**GIVEN MATERIAL:**
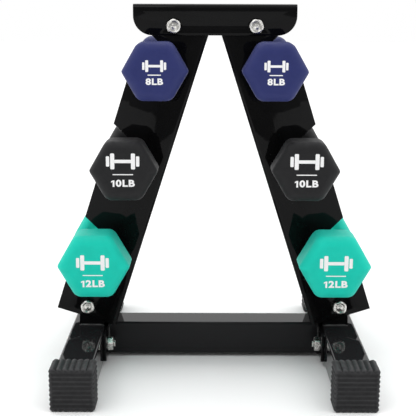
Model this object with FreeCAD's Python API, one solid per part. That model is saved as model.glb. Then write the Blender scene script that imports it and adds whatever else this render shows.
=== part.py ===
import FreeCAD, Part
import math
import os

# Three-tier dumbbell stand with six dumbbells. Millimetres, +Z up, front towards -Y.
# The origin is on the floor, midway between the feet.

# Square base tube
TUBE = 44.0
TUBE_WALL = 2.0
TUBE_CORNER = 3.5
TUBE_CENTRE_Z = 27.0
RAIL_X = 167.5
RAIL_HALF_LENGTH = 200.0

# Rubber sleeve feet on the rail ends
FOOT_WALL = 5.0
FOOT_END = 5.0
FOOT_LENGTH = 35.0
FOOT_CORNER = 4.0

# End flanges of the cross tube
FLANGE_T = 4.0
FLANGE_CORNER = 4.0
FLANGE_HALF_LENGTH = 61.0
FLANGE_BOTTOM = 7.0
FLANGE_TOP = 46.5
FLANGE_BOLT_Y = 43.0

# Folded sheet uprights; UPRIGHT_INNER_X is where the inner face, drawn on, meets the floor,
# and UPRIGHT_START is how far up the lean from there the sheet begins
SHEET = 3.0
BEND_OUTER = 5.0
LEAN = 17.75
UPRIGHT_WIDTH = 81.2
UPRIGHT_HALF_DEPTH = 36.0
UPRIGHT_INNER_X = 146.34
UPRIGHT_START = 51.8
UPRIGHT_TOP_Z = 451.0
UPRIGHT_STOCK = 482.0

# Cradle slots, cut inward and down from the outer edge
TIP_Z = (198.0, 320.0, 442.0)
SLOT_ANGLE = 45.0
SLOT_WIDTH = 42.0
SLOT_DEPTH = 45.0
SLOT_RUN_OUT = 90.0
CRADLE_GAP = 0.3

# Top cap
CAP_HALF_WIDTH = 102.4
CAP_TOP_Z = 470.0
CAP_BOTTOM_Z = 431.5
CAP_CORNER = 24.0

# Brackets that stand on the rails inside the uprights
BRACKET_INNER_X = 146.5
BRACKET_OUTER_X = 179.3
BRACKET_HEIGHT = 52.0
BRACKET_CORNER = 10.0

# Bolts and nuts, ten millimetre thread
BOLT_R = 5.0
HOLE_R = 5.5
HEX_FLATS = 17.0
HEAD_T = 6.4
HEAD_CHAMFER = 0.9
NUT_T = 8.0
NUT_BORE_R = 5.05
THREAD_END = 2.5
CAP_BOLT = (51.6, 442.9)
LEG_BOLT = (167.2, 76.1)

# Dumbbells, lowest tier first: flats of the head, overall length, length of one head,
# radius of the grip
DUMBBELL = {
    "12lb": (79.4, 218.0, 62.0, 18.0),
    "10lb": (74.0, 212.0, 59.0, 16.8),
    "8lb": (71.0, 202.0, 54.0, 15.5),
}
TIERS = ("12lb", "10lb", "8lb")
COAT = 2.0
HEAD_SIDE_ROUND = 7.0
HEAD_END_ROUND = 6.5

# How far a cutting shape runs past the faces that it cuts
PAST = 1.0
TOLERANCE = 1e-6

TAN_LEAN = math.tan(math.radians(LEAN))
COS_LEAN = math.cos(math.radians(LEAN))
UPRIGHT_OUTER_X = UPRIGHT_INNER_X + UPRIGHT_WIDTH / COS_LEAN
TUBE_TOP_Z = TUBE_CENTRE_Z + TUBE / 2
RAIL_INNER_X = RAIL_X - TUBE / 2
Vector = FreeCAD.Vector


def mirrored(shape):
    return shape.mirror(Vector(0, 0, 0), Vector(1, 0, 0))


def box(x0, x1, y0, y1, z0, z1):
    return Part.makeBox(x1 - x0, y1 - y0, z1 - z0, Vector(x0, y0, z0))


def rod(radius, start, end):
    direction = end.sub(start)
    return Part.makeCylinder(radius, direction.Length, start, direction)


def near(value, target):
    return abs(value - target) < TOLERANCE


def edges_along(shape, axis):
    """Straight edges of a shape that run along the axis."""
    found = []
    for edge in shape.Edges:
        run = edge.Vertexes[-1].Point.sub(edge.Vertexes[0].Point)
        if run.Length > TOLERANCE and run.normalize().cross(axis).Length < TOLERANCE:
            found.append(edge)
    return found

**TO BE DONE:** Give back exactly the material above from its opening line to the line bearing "FOOT_CORNER = 4.0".

**RESULT OF THIS EXERCISE:**
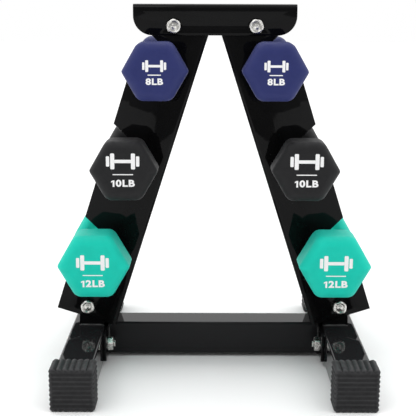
Model this object with FreeCAD's Python API, one solid per part. That model is saved as model.glb. Then write the Blender scene script that imports it and adds whatever else this render shows.
=== part.py ===
import FreeCAD, Part
import math
import os

# Three-tier dumbbell stand with six dumbbells. Millimetres, +Z up, front towards -Y.
# The origin is on the floor, midway between the feet.

# Square base tube
TUBE = 44.0
TUBE_WALL = 2.0
TUBE_CORNER = 3.5
TUBE_CENTRE_Z = 27.0
RAIL_X = 167.5
RAIL_HALF_LENGTH = 200.0

# Rubber sleeve feet on the rail ends
FOOT_WALL = 5.0
FOOT_END = 5.0
FOOT_LENGTH = 35.0
FOOT_CORNER = 4.0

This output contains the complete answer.